When Tanya showed me her props cabinet in her garage, it made my day. I absolutely love the fact that these objects have their own history and now they make the rounds for others to use and enjoy. Tanya wrote a very good article about recycling other’s unwanted goods.
- Who: Tanya Zouev
- Home is: Northern Beaches Sydney
- Family origin: Russia, Poland and China
- I can’t live without my: Husband David and son Marc
- Occupation: Food photographer, food blogger of The Cook Who Knew Nothing and mum
- Dream job: I’m lucky enough to have been a photographer my entire career, though there are a couple of clients I’d love shoot for. I’d love to combine more photography with food writing, my two greatest loves other than cooking
- Childhood taste: I had some strange tastes and as I was brought up on so many potatoes I loved crisps dipped in Dolmio pasta sauce. With my distinctly unsophisticated kiddy palate, I was crazy about lasagne, chocolate mousse and white bread chip sandwiches. My favourite crisps for the chip sandwich were Samboy chicken flavour. I also loved my Greek and Indian friend’s mum’s family cooking, especially kefthedes (Greek meatballs) and samosas
- I will always have in my pantry: A packet of falafel mix for a quick nutritious dinner (I bake them), tinned chickpeas so you can make a hummus in a snap and rice crackers for my four year old who is addicted to them
- The one place I must visit: Too many to mention and I can’t pick just one. India tops the list with Turkey following closely and Croatia
- Go to meal: Rye bread with roast meat and pickles or smoked salmon, falafels with hummus, scrambled eggs with Indian tomato pickle
- 3 Unforgettable meals: Incredible kokoda (citrus marinated fish) on my honeymoon in Fiji, chargrilled prawns on sugarcane skewers in regional Vietnam and funnily enough the best risotto I’ve ever eaten was in Moscow at the Grand Hyatt, it was asparagus and pea and was amazing
- Perfect night in/out: These days it’s a bottle of wine with dips and crackers on the sofa with my husband after our son goes to bed. A bit boring I know but I had many many wild and crazy nights out before I became a mum so I don’t feel I’m missing out on anything
- My piece of Sydney: My favourite part of Sydney still remains Surry Hills and East Redfern where I lived for seven years. I love the cosmopolitan nature of these areas, the diverse mix of people and the variety of restaurants and cafes
- I do my groceries at: Locally in Dee Why and The Organic Food Network in Brookvale. My local fruit shop in Narraweena is a favourite as is the local Italian deli Rose’s Continental Deli where you can get great smoked meats and staples such as tinned beans and tomatoes. Also the Frenchs Forest Organic Markets though I do tend to spend too much money when I go as there is so much great food there
- Guilty pleasure: Ice cream, champagne and hot chips. Even better if it’s all three at once. Also Yalla chocolate mousse with the raspberry sauce in the bottom of the container. Man, that stuff is good
- Who does the dishes: Me mostly because I cook so much
There is a certain kind of art to food styling and watching Tanya carefully arrange and prepare the dish for the photo shoot was like watching her painting with food. View the images of this dish Tanya has photographed for her beautiful and informative wheat-free food blog “The Cook Who Knew Nothing”.
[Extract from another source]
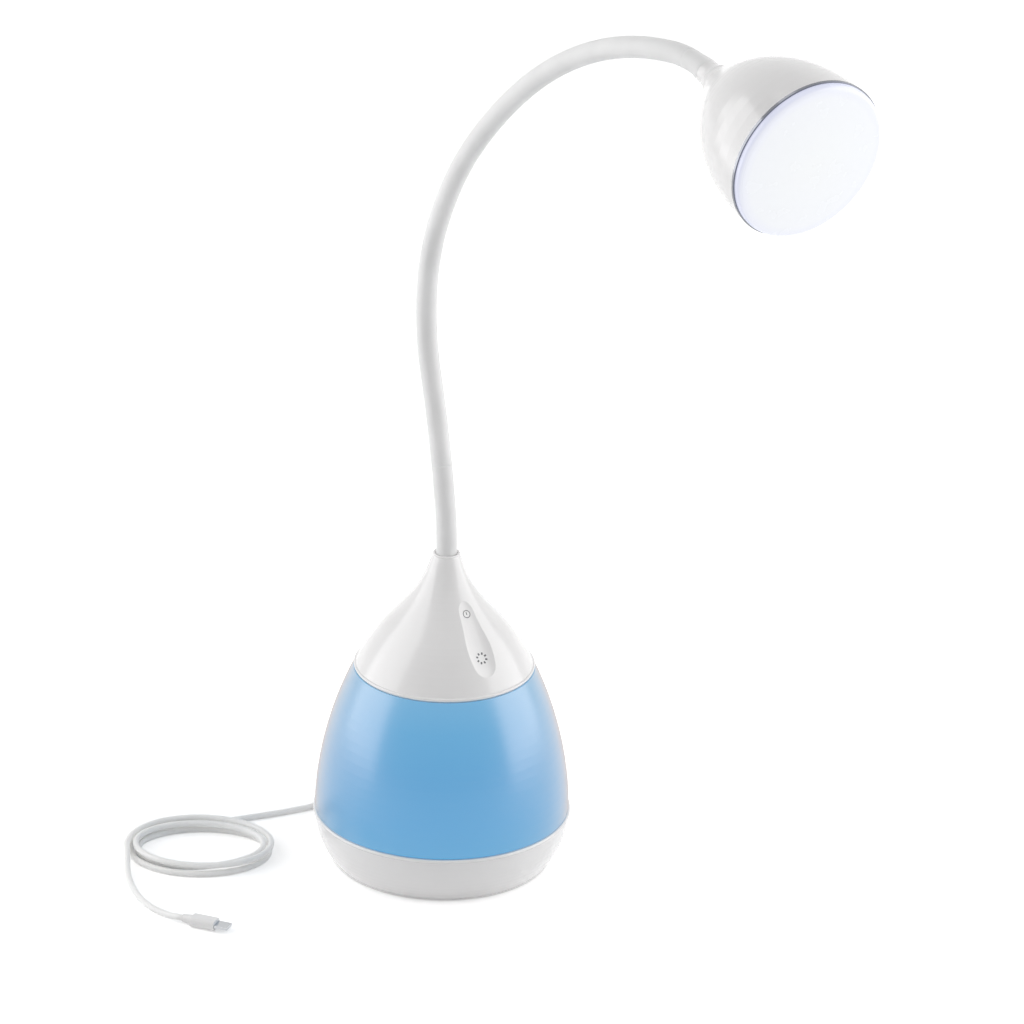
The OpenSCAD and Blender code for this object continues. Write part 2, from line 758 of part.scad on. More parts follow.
module head_washer() {
    color("silver") at_head() translate([0, 0, head_web_end + touch_gap]) washer_disc();
}

module head_nut() {
    color("silver") at_head() translate([0, 0, head_web_end + 0.8 + 2 * touch_gap]) nut();
}

heat_r = r_at(bell_curve, plate_head_z, bell_wall) - 1;
heat_t = 1.5;

module heat_plate() {
    color("lightgray") at_head() translate([0, 0, plate_head_z]) difference() {
        cylinder(r = heat_r, h = heat_t, $fn = 96);
        translate([0, 0, -1]) cylinder(r = 5, h = heat_t + 2);
        ring_of(3, boss_head_r, 90) translate([0, 0, -1]) cylinder(r = screw_r + 0.15, h = 4, $fn = 32);
    }
}

led_board_z = plate_head_z + heat_t + touch_gap;
led_board_t = 1.6;

module led_board() {
    color("whitesmoke") at_head() translate([0, 0, led_board_z]) difference() {
        cylinder(r = heat_r - 2, h = led_board_t, $fn = 96);
        translate([0, 0, -1]) cylinder(r = 3, h = led_board_t + 2, $fn = 32);
        ring_of(3, boss_head_r, 90) translate([0, 0, -1]) cylinder(r = screw_r + 0.15, h = 4, $fn = 32);
    }
}

module led_chip() {
    translate([-1.4, -1.75, 0]) cube([2.8, 3.5, 0.8]);
}

outer_led_r = heat_r - 4.5;
inner_led_count = 8;
inner_led_r = 12;

module head_leds() {
    color("lightyellow") at_head() translate([0, 0, led_board_z + led_board_t + touch_gap]) {
        ring_of(head_led_count, outer_led_r) led_chip();
        ring_of(inner_led_count, inner_led_r) led_chip();
    }
}

head_screw_l = 9;

module head_screws() {
    z = led_board_z + led_board_t + touch_gap;
    color("silver") at_head() ring_of(3, boss_head_r, 90) {
        translate([0, 0, z]) cylinder(r = 2.2, h = 1.5, $fn = 32);
        translate([0, 0, z - head_screw_l]) cylinder(r = screw_r, h = head_screw_l + 0.1, $fn = 32);
    }
}

lens_skirt_h = 5;
lens_skirt_r = r_at(bell_curve, rim_z - lens_skirt_h - 0.5, bell_wall) - seat_gap;
trim_z = rim_z + touch_gap;
lens_z = trim_z + trim_h + touch_gap;
lens_r = rim_r - 0.5;
lens_round = min(2.4, lens_out - 1);

module trim_ring() {
    color("silver") at_head() translate([0, 0, trim_z])
        ring_tube(trim_h, rim_r + 0.15, lens_skirt_r + 0.2);
}

// Half of the lens wall: the crowned face, its round edge and the skirt
function lens_face(d) = [
    for (i = [0:6]) let (x = i / 6 * (lens_r - lens_round))
        [x, lens_z + lens_out - d + lens_crown * (1 - pow(i / 6, 2))]
];
function lens_edge(d) = [
    for (a = [90:-18:0]) [
        lens_r - lens_round + (lens_round - d) * cos(a),
        lens_z + lens_out - lens_round + (lens_round - d) * sin(a)
    ]
];

module lens() {
    foot = rim_z - lens_skirt_h;
    color("whitesmoke") at_head() rotate_extrude($fn = 96) polygon(concat(
        lens_face(0), lens_edge(0),
        [[lens_r, lens_z], [lens_skirt_r, lens_z], [lens_skirt_r, foot], [lens_skirt_r - lens_wall, foot]],
        reversed(lens_edge(lens_wall)), reversed(lens_face(lens_wall))
    ));
}

// --- Charging cable -------------------------------------------------------------------------
// Plug in the rear port, cable around the base, loose loops on the desk, slim connector.
cable_r = cable_d / 2;
cable_z = cable_r + 0.1;
plug_y = panel_y + seat_gap;
plug_body_l = 20;
relief_l = 9;
run_route = [
    [13, 79.5, 11.7], [13, 83, 11.6], [12, 87.5, 10.9], [8.5, 91.5, 9.4], [3, 93, 7.4],
    [-2.5, 91, 5.4], [-7, 86.5, 3.8], [-11, 80.5, 2.5], [-16.5, 74.5, 1.7], [-26.5, 71, 1.6],
    [-40, 72, 1.6], [-55, 74.5, 1.6], [-69, 77.5, 1.6]
];
loop_centre = [-99, 57.5];
loop_turn = -33;
loop_a = 35;
loop_b = 29;
loop_step_a = 3.6;
loop_step_b = 6.5;
loop_start = 88;
rings_per_turn = 24;
loop_rings = round(cable_turns * rings_per_turn);

// The loops wind in on the desk for half their turns and out again in a layer above it
function loop_point(i) =
    let (
        turn = i / rings_per_turn, half = cable_turns / 2,
        inward = half - abs(turn - half),
        climb = min(1, max(0, turn - half + 0.25) / 0.5),
        a = loop_start + 360 * turn,
        x = (loop_a - loop_step_a * inward) * cos(a),
        y = (loop_b - loop_step_b * inward) * sin(a)
    )
    [
        loop_centre[0] + x * cos(loop_turn) - y * sin(loop_turn),
        loop_centre[1] + x * sin(loop_turn) + y * cos(loop_turn),
        cable_z + cable_layer * climb * climb * (3 - 2 * climb)
    ];
loop_route = [for (i = [0:loop_rings]) loop_point(i)];

function unit(v) = v / norm(v);
function route_dir(p, i) =
    i == 0 ? unit(p[1] - p[0])
    : i == len(p) - 1 ? unit(p[i] - p[i - 1])
    : unit(unit(p[i + 1] - p[i]) + unit(p[i] - p[i - 1]));

// A round tube of equal rings along a route, closed at both ends
module tube_along(p, r, sides) {
    n = len(p);
    rings = [
        for (i = [0:n - 1])
            let (d = route_dir(p, i), s = unit(cross([0, 0, 1], d)), u = cross(d, s))
            for (k = [0:sides - 1]) let (a = 360 * (k + 0.5) / sides)
                p[i] + r * (cos(a) * s + sin(a) * u)
    ];
    sides_faces = [
        for (i = [0:n - 2], k = [0:sides - 1])
            let (a = i * sides + k, b = i * sides + (k + 1) % sides)
            each [[a, a + sides, b + sides], [a, b + sides, b]]
    ];
    caps = [
        for (k = [1:sides - 2]) let (a = (n - 1) * sides) each [[0, k, k + 1], [a, a + k + 1, a + k]]
    ];
    polyhedron(rings, concat(sides_faces, caps));
}

// A smooth route through hand-chosen points
function spline_point(p, i, t) =
    let (
        n = len(p) - 1, a = p[max(0, i - 1)], b = p[i], c = p[min(n, i + 1)], d = p[min(n, i + 2)]
    )
    0.5 * (2 * b + (c - a) * t + (2 * a - 5 * b + 4 * c - d) * t * t
           + (3 * b - a - 3 * c + d) * t * t * t);
function smooth_route(p, steps) = concat(
    [for (i = [0:len(p) - 2], k = [0:steps - 1]) spline_point(p, i, k / steps)],
    [p[len(p) - 1]]
);

loop_in = route_dir(loop_route, 0);
loop_out = route_dir(loop_route, loop_rings);
run_path = smooth_route(concat(run_route,
    [loop_route[0] - cable_d * loop_in, loop_route[0] - touch_gap * loop_in]), 2);
tail_route = [
    [-135, 66, 4.2], [-140.5, 56, 2.4], [-144.5, 47, 1.6], [-148, 36, 1.6], [-149.8, 25, 1.6],
    [-149.3, 15, 1.6], [-147, 6, 2]
];
connector_start = [-143.5, -1, 2.6];
connector_heading = -54;
connector_back = [cos(connector_heading), sin(connector_heading), 0];
tail_path = smooth_route(concat(
    [loop_route[loop_rings] + touch_gap * loop_out, loop_route[loop_rings] + cable_d * loop_out],
    tail_route,
    [connector_start - cable_d * connector_back, connector_start]), 2);

// Least distance between strands that are more than half a turn apart
loop_gap = min([
    for (i = [0:loop_rings - 13], j = [i + 12:loop_rings]) norm(loop_route[i] - loop_route[j])
]) - cable_d;
echo(least_gap_between_loops = loop_gap);

module cable_run() {
    color("white") tube_along(run_path, cable_r, 8);
}

module cable_loops() {
    color("white") tube_along(loop_route, cable_r, 6);
}

module cable_tail() {
    color("white") tube_along(tail_path, cable_r, 8);
}

plug_in = 11.5;

module usb_plug_shell() {
    color("silver") translate([port_x, plug_y - plug_in, usb_z]) {
        difference() {
            translate([-6, 0, -2.25]) cube([12, plug_in - touch_gap, 4.5]);
            translate([-5.7, -1, -1.95]) cube([11.4, plug_in, 3.9]);
        }
        translate([-5.6, 0.3, -1.85]) cube([11.2, plug_in - 0.6, 1.9]);
    }
}

module usb_plug_body() {
    color("white") translate([port_x, plug_y, usb_z]) rotate([-90, 0, 0]) {
        slab(15.6, 8, plug_body_l - 2, 2);
        translate([0, 0, plug_body_l - 2.01]) slab(12, 6.6, 2.01, 2);
        difference() {
            translate([0, 0, plug_body_l - 0.01])
                cylinder(r1 = 3, r2 = 2.1, h = relief_l - touch_gap, $fn = 48);
            for (i = [0:2]) translate([0, 0, plug_body_l + 2 + 2.2 * i]) ring_tube(0.9, 4, 2);
        }
    }
}

connector_l = 12;

module connector_body() {
    color("white") translate(connector_start) rotate([0, 0, connector_heading + 90]) rotate([90, 0, 0]) {
        translate([0, 0, touch_gap]) cylinder(r1 = 1.9, r2 = 2.4, h = 5, $fn = 40);
        translate([0, 0, 5]) slab(7.8, 4.8, connector_l, 2);
    }
}

module connector_tip() {
    color("silver") translate(connector_start) rotate([0, 0, connector_heading + 90]) rotate([90, 0, 0])
        translate([0, 0, 5 + connector_l + touch_gap]) slab(6.7, 1.5, 6.5, 0.7);
}

cover();
lit_band();
lower_ring();
bottom_plate();
foot_pad();
weight_plate();
base_screws();
column();
light_deck();
band_board();
band_leds();
main_board();
board_screws();
board_chips();
usb_socket();
power_inlet();
inlet_pin();
touch_board();
band_wires();
neck_ferrule();
neck_washer();
neck_nut();
for (k = [1:link_count]) {
    sleeve(k);
    core(k);
    wires(k);
}
head_shell();
head_ferrule();
head_washer();
head_nut();
heat_plate();
led_board();
head_leds();
head_screws();
trim_ring();
lens();
usb_plug_shell();
usb_plug_body();
cable_run();
cable_loops();
cable_tail();
connector_body();
connector_tip();
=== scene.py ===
"""A gooseneck desk lamp on a teardrop base, with its charging cable, dressed for a studio render.

In the part's own frame +Z is up, the lamp's front is -Y, and the origin is the centre of the base
on the desk. The lamp's own sizes are in millimetres, as in part.scad, and MM turns them into
metres. The camera, the lights and the materials' depths are in metres.
"""
import json
import math

import bpy
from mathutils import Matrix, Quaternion, Vector


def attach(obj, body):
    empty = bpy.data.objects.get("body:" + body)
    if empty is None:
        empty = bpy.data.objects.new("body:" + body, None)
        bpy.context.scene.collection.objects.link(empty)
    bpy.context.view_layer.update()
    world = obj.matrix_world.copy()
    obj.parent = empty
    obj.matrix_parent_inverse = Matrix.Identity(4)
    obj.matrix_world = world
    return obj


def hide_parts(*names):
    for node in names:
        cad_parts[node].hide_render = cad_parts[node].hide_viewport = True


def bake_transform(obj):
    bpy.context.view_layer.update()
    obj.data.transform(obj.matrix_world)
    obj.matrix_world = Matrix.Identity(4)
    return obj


MM = 0.001
UP = Vector((0, 0, 1))
SIDEWAYS = Vector((1, 0, 0))

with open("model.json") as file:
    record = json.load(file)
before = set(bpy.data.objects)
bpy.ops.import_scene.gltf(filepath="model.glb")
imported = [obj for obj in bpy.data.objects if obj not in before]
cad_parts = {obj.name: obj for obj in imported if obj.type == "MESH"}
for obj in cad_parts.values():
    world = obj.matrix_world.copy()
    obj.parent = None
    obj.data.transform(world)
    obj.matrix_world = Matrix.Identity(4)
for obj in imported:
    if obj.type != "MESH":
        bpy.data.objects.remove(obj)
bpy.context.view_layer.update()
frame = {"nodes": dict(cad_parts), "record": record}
nodes = frame["nodes"]
scene = bpy.context.scene

# --- Camera: fitted to the base's seams and silhouette in the photograph -------------------------

IMAGE = 1024  # pixels on each side
BASE_PIXEL = (440.8, 851.8)  # where the origin lies in the picture
FOCAL_PX = 6000.0
SENSOR_WIDTH = 36.0
CLIP_NEAR, CLIP_FAR = 0.1, 20.0
DISTANCE = 2.88
ELEVATION = math.radians(26.51)
ROLL = math.radians(1.07)
FRONT_TURN = math.radians(33.0)  # the lamp's front points this far to the camera's right


def make_camera():
    """A camera that looks at the origin, then turns until the origin lies at BASE_PIXEL."""
    back = Vector((-math.sin(FRONT_TURN) * math.cos(ELEVATION),
                   -math.cos(FRONT_TURN) * math.cos(ELEVATION), math.sin(ELEVATION)))
    camera = bpy.data.cameras.new("camera")
    camera.sensor_width = SENSOR_WIDTH
    camera.lens = FOCAL_PX / IMAGE * SENSOR_WIDTH
    camera.clip_start, camera.clip_end = CLIP_NEAR, CLIP_FAR
    obj = bpy.data.objects.new("camera", camera)
    scene.collection.objects.link(obj)
    obj.rotation_mode = "QUATERNION"
    obj.location = back * DISTANCE
    turn = Quaternion(back, ROLL) @ (-back).to_track_quat("-Z", "Y")
    x = (BASE_PIXEL[0] - IMAGE / 2) / FOCAL_PX
    y = (IMAGE / 2 - BASE_PIXEL[1]) / FOCAL_PX
    ray = turn @ Vector((x, y, -1)).normalized()
    obj.rotation_quaternion = ray.rotation_difference(-back) @ turn
    scene.camera = obj


make_camera()

# --- Charging cable: it follows the route in part.scad -------------------------------------------

CABLE_D = 3.0
RUN_ROUTE = [
    (13, 79.5, 11.7), (13, 83, 11.6), (12, 87.5, 10.9), (8.5, 91.5, 9.4), (3, 93, 7.4),
    (-2.5, 91, 5.4), (-7, 86.5, 3.8), (-11, 80.5, 2.5), (-16.5, 74.5, 1.7), (-26.5, 71, 1.6),
    (-40, 72, 1.6), (-55, 74.5, 1.6), (-69, 77.5, 1.6),
]
TAIL_ROUTE = [
    (-135, 66, 4.2), (-140.5, 56, 2.4), (-144.5, 47, 1.6), (-148, 36, 1.6), (-149.8, 25, 1.6),
    (-149.3, 15, 1.6), (-147, 6, 2),
]
CONNECTOR_START = Vector((-143.5, -1, 2.6))
CONNECTOR_HEADING = math.radians(-54)
LOOP_CENTRE = (-99, 57.5)
LOOP_TURN = math.radians(-33)
LOOP_A, LOOP_B = 35, 29  # half the outer turns' length and width
LOOP_STEP_A, LOOP_STEP_B = 3.6, 6.5  # how much smaller they get with each turn inward
LOOP_START = math.radians(88)
LOOP_TURNS = 3.25
LAYER = 3.7  # how far the later turns lie above the first ones
CLIMB_TURNS = 0.5  # the part of a turn that takes the cable up there
DESK_Z = CABLE_D / 2 + 0.1
RINGS_PER_TURN = 48
RINGS_PER_STEP = 6  # between two points of a route
CABLE_SIDES = 20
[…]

Ingredients - Serves 4 - 6
- 2 tablespoons olive oil
- 1 medium onion, chopped finely
- 2 medium to large beetroots, julienned
- 2 medium carrots, julienned
- 1 medium parsnip, julienned
- 2 cups savoy cabbage, finely shredded
- 1 clove garlic, finely chopped
- 1 small red chilli *
- 2 bay leaves
- 5 black peppercorns
- 4 cups beef, chicken or vegetable stock
- 2 cups water **
- 2 tbs tomato paste
- 1 cup sauerkraut, rinsed under water then further finely chopped
- 2 small potatoes, cut into small cubes
- 1 tsp sugar or agave nectar (or natural sweetener of your choice)
- salt to taste
- sour cream and fresh dill to serve
* though not a traditional ingredient, I often use one small red chilli when cooking borscht as I love the little bit of heat it creates against the sweetness of the beets
** if you prefer a stronger flavour use six cups of stock and omit the water
- Heat olive oil over medium heat in a large heavy based pot such as a Le Creuset and add the onion, carrots, beets, parsnip, savoy cabbage, bay leaves, peppercorns and garlic. Cook for approximately 5-10 minutes until vegetables have softened and cooked down.
- Add stock and tomato paste and bring to a boil over high heat. Turn heat down to low and simmer for half an hour.
- Add potato and sauerkraut and cook for a further half hour. Also add the teaspoon sugar or agave/natural sweetener of your choice. The borscht should be very slightly sweet.
- Serve in large bowls with a dollop of sour cream and finely chopped fresh dill if desired. (Though to get the full Ukraine/Russian experience of borscht you really should!)